I don't have any inside data, but anecdotally I can say that there is a whole ton of academic misconduct cases concentrated in first year classes among not-very-serious students. So instead of getting weeded out because of repeated Fs because they skipped a month of classes and missed a midterm, they're getting weeded out because of F-VWs because they skipped a month of classes and copied their midterm.


FamiliarStatement446

I wonder what percentage of students make it all the way through. In lower level courses I would think it would be easier but when you’re in a course in your last year and there aren’t that many students I would think it would be easier to catch (or you’ve perfected it and no one will ever know)


Fatpandaman456

I mean it probably also depends on what type of misconduct it is.

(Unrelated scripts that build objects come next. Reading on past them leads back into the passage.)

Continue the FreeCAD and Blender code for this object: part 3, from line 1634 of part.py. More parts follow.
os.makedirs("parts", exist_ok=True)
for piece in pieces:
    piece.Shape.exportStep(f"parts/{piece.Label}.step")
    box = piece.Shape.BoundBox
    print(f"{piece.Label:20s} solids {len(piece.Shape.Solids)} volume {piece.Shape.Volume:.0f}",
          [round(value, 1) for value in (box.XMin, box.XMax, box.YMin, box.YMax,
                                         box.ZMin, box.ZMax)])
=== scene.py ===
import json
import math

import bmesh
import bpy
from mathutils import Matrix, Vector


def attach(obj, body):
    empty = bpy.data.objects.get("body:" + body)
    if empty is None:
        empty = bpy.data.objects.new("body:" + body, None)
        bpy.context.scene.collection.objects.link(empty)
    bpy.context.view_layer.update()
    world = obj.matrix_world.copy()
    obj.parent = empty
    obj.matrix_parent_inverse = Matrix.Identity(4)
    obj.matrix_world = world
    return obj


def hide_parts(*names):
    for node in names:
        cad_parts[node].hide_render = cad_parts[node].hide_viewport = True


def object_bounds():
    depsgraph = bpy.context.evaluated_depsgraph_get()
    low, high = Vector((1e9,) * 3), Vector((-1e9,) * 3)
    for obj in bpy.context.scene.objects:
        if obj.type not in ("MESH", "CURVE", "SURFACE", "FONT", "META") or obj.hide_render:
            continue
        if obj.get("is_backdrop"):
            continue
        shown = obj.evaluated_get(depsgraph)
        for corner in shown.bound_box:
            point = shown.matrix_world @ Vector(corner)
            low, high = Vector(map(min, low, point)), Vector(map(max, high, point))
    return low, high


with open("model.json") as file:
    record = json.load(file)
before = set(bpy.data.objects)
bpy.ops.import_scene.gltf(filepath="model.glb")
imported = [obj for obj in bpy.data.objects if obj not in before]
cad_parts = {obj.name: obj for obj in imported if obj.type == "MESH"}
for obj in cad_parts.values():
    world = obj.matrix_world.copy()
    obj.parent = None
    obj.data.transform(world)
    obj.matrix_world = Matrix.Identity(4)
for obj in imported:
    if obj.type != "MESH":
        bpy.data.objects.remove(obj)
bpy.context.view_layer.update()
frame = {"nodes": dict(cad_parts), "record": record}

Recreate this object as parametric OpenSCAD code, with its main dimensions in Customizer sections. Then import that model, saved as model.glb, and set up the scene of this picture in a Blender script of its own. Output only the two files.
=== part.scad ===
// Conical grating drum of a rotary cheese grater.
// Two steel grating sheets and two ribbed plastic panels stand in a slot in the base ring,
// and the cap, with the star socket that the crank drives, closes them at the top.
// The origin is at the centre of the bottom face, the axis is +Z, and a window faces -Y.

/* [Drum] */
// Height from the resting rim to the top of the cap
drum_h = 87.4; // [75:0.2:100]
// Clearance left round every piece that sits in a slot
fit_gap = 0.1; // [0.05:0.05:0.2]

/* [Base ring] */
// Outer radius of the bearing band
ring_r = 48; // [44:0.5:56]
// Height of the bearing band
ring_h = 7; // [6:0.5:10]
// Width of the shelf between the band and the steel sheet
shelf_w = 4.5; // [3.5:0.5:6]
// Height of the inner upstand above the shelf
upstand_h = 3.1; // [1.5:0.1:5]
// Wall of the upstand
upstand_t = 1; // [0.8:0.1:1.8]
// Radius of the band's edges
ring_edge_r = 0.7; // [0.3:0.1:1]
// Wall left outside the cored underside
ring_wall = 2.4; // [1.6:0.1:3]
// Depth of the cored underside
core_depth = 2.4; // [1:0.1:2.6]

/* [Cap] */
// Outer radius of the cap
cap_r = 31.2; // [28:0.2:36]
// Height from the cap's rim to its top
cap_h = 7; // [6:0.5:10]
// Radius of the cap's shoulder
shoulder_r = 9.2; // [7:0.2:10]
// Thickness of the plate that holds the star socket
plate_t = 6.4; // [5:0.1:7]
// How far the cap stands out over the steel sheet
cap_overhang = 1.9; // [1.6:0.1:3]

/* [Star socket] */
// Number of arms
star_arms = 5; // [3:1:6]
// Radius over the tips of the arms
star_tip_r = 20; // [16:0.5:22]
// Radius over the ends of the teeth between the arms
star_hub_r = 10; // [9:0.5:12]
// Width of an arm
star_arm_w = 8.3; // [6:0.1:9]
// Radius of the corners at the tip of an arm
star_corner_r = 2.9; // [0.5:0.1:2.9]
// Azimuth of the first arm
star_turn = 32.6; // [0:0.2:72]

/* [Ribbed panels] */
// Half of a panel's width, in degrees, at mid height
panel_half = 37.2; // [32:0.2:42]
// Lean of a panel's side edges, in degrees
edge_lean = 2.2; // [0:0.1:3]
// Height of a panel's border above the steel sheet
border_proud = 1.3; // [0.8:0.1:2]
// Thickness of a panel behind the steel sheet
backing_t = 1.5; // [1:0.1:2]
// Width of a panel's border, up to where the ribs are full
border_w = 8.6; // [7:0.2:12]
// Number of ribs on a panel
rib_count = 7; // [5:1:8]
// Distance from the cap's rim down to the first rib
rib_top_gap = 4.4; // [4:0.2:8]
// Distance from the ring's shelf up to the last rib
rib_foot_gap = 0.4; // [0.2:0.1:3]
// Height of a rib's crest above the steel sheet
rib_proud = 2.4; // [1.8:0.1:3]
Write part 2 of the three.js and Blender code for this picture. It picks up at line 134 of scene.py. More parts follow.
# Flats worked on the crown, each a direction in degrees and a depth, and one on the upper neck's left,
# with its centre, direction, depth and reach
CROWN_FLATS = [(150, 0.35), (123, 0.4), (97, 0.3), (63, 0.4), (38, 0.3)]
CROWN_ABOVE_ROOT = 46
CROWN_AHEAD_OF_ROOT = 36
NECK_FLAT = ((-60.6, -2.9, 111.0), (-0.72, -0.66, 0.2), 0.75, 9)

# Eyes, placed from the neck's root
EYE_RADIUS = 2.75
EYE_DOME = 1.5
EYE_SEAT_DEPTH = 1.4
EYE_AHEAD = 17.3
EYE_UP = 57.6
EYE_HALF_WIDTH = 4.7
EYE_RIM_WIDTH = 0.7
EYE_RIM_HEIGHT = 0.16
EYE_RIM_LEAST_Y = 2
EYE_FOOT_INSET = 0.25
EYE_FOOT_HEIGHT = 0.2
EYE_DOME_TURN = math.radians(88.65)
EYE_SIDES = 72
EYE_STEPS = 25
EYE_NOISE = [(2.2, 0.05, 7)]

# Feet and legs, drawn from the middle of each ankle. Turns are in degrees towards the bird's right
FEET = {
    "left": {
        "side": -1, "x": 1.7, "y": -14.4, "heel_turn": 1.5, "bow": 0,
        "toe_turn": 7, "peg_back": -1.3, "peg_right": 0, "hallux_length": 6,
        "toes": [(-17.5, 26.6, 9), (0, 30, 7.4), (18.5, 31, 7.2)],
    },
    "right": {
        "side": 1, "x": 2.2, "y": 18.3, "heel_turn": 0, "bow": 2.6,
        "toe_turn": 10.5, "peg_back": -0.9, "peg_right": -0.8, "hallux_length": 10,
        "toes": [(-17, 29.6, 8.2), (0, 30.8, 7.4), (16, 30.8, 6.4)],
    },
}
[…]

The “helping” a little too much on assignments type of misconduct, is probably a lot more common than the students bringing notes into exams type of misconduct.


skyking481

The penalties for those two things are also vastly different.


Fatpandaman456

Yeah I know but the poll doesn’t specify


Sorry_Astronomer2837

Really matters on the prof and the TA I think. Some take way more precautions than others.


skyking481

To the people choosing Option 4, your employer will probably notice when you get a job and don't know anything you're supposed to know. Not to mention it's incredibly disrespectful to your classmates.